**Data block:**
--------------------------------------------------

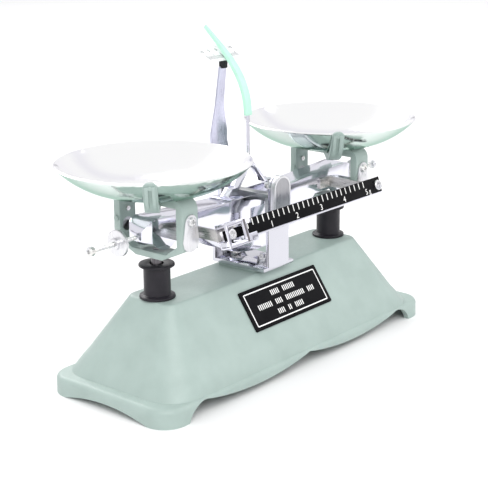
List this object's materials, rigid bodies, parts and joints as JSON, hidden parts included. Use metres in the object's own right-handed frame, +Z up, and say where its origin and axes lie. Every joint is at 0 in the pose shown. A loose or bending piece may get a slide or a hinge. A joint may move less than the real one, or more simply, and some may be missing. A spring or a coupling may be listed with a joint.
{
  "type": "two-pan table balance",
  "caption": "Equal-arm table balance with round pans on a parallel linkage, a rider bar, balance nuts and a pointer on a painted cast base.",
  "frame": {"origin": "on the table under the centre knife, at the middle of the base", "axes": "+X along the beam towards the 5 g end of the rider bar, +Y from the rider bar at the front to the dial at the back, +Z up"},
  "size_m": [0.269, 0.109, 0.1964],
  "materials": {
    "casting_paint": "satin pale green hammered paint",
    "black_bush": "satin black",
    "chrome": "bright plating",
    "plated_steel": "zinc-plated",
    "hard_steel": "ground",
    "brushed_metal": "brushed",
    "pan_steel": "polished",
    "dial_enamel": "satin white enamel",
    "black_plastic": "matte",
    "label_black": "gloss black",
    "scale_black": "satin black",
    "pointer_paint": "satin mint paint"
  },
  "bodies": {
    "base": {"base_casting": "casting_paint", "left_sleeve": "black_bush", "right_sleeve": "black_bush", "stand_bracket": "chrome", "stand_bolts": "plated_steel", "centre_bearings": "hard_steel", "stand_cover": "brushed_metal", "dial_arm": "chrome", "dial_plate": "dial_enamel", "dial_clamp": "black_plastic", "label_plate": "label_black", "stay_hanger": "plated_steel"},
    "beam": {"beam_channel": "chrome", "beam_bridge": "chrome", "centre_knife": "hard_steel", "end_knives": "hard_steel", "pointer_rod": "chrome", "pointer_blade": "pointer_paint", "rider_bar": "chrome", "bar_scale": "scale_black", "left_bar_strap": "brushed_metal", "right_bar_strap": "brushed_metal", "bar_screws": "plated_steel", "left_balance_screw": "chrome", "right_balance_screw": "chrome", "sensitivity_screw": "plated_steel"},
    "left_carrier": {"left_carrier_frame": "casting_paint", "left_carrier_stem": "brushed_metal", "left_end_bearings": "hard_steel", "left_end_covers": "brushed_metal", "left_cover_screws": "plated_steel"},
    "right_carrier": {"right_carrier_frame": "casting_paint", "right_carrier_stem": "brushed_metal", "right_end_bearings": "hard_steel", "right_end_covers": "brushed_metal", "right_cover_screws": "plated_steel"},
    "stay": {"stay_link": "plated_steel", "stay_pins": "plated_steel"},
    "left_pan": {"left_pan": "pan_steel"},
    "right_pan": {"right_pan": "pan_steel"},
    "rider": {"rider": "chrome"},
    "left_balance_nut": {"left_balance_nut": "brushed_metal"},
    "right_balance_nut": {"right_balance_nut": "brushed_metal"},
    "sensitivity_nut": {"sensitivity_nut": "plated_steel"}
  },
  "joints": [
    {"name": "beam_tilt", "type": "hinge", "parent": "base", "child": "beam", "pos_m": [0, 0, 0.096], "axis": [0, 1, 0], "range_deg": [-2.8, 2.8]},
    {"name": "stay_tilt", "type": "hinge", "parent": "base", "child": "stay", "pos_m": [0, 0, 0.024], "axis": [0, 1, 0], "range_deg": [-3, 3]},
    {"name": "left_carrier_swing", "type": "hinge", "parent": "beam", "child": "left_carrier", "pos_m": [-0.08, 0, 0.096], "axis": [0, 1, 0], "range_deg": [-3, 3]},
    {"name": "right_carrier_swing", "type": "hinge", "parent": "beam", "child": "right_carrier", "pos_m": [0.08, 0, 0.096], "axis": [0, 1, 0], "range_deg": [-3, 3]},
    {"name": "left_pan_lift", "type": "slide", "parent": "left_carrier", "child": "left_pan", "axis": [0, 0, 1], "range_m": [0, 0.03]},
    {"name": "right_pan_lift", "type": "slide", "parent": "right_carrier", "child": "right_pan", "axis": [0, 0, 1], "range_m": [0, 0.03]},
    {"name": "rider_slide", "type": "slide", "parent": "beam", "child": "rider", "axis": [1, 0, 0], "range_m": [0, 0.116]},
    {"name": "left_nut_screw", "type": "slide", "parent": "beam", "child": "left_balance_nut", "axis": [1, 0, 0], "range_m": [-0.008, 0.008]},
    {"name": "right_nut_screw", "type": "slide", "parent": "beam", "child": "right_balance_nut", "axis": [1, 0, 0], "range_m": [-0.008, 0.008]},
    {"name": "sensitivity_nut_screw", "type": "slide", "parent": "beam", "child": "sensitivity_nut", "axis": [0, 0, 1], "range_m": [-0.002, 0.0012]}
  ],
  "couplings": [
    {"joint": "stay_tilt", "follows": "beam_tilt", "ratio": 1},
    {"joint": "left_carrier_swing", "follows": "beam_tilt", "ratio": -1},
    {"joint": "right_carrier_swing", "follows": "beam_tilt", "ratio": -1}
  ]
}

--------------------------------------------------

**Problem description:** Repeat the material above in full, exactly as it stands.

**The reply:**
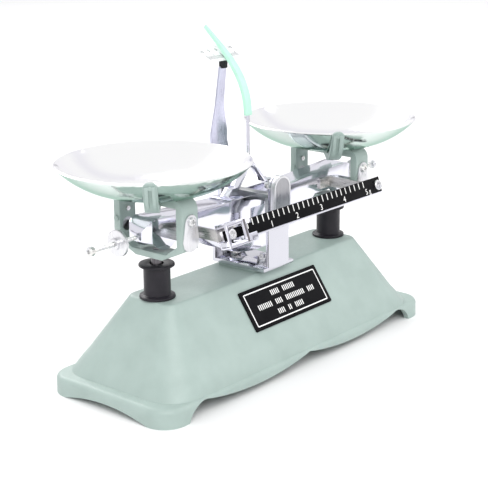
List this object's materials, rigid bodies, parts and joints as JSON, hidden parts included. Use metres in the object's own right-handed frame, +Z up, and say where its origin and axes lie. Every joint is at 0 in the pose shown. A loose or bending piece may get a slide or a hinge. A joint may move less than the real one, or more simply, and some may be missing. A spring or a coupling may be listed with a joint.
{
  "type": "two-pan table balance",
  "caption": "Equal-arm table balance with round pans on a parallel linkage, a rider bar, balance nuts and a pointer on a painted cast base.",
  "frame": {"origin": "on the table under the centre knife, at the middle of the base", "axes": "+X along the beam towards the 5 g end of the rider bar, +Y from the rider bar at the front to the dial at the back, +Z up"},
  "size_m": [0.269, 0.109, 0.1964],
  "materials": {
    "casting_paint": "satin pale green hammered paint",
    "black_bush": "satin black",
    "chrome": "bright plating",
    "plated_steel": "zinc-plated",
    "hard_steel": "ground",
    "brushed_metal": "brushed",
    "pan_steel": "polished",
    "dial_enamel": "satin white enamel",
    "black_plastic": "matte",
    "label_black": "gloss black",
    "scale_black": "satin black",
    "pointer_paint": "satin mint paint"
  },
  "bodies": {
    "base": {"base_casting": "casting_paint", "left_sleeve": "black_bush", "right_sleeve": "black_bush", "stand_bracket": "chrome", "stand_bolts": "plated_steel", "centre_bearings": "hard_steel", "stand_cover": "brushed_metal", "dial_arm": "chrome", "dial_plate": "dial_enamel", "dial_clamp": "black_plastic", "label_plate": "label_black", "stay_hanger": "plated_steel"},
    "beam": {"beam_channel": "chrome", "beam_bridge": "chrome", "centre_knife": "hard_steel", "end_knives": "hard_steel", "pointer_rod": "chrome", "pointer_blade": "pointer_paint", "rider_bar": "chrome", "bar_scale": "scale_black", "left_bar_strap": "brushed_metal", "right_bar_strap": "brushed_metal", "bar_screws": "plated_steel", "left_balance_screw": "chrome", "right_balance_screw": "chrome", "sensitivity_screw": "plated_steel"},
    "left_carrier": {"left_carrier_frame": "casting_paint", "left_carrier_stem": "brushed_metal", "left_end_bearings": "hard_steel", "left_end_covers": "brushed_metal", "left_cover_screws": "plated_steel"},
    "right_carrier": {"right_carrier_frame": "casting_paint", "right_carrier_stem": "brushed_metal", "right_end_bearings": "hard_steel", "right_end_covers": "brushed_metal", "right_cover_screws": "plated_steel"},
    "stay": {"stay_link": "plated_steel", "stay_pins": "plated_steel"},
    "left_pan": {"left_pan": "pan_steel"},
    "right_pan": {"right_pan": "pan_steel"},
    "rider": {"rider": "chrome"},
    "left_balance_nut": {"left_balance_nut": "brushed_metal"},
    "right_balance_nut": {"right_balance_nut": "brushed_metal"},
    "sensitivity_nut": {"sensitivity_nut": "plated_steel"}
  },
  "joints": [
    {"name": "beam_tilt", "type": "hinge", "parent": "base", "child": "beam", "pos_m": [0, 0, 0.096], "axis": [0, 1, 0], "range_deg": [-2.8, 2.8]},
    {"name": "stay_tilt", "type": "hinge", "parent": "base", "child": "stay", "pos_m": [0, 0, 0.024], "axis": [0, 1, 0], "range_deg": [-3, 3]},
    {"name": "left_carrier_swing", "type": "hinge", "parent": "beam", "child": "left_carrier", "pos_m": [-0.08, 0, 0.096], "axis": [0, 1, 0], "range_deg": [-3, 3]},
    {"name": "right_carrier_swing", "type": "hinge", "parent": "beam", "child": "right_carrier", "pos_m": [0.08, 0, 0.096], "axis": [0, 1, 0], "range_deg": [-3, 3]},
    {"name": "left_pan_lift", "type": "slide", "parent": "left_carrier", "child": "left_pan", "axis": [0, 0, 1], "range_m": [0, 0.03]},
    {"name": "right_pan_lift", "type": "slide", "parent": "right_carrier", "child": "right_pan", "axis": [0, 0, 1], "range_m": [0, 0.03]},
    {"name": "rider_slide", "type": "slide", "parent": "beam", "child": "rider", "axis": [1, 0, 0], "range_m": [0, 0.116]},
    {"name": "left_nut_screw", "type": "slide", "parent": "beam", "child": "left_balance_nut", "axis": [1, 0, 0], "range_m": [-0.008, 0.008]},
    {"name": "right_nut_screw", "type": "slide", "parent": "beam", "child": "right_balance_nut", "axis": [1, 0, 0], "range_m": [-0.008, 0.008]},
    {"name": "sensitivity_nut_screw", "type": "slide", "parent": "beam", "child": "sensitivity_nut", "axis": [0, 0, 1], "range_m": [-0.002, 0.0012]}
  ],
  "couplings": [
    {"joint": "stay_tilt", "follows": "beam_tilt", "ratio": 1},
    {"joint": "left_carrier_swing", "follows": "beam_tilt", "ratio": -1},
    {"joint": "right_carrier_swing", "follows": "beam_tilt", "ratio": -1}
  ]
}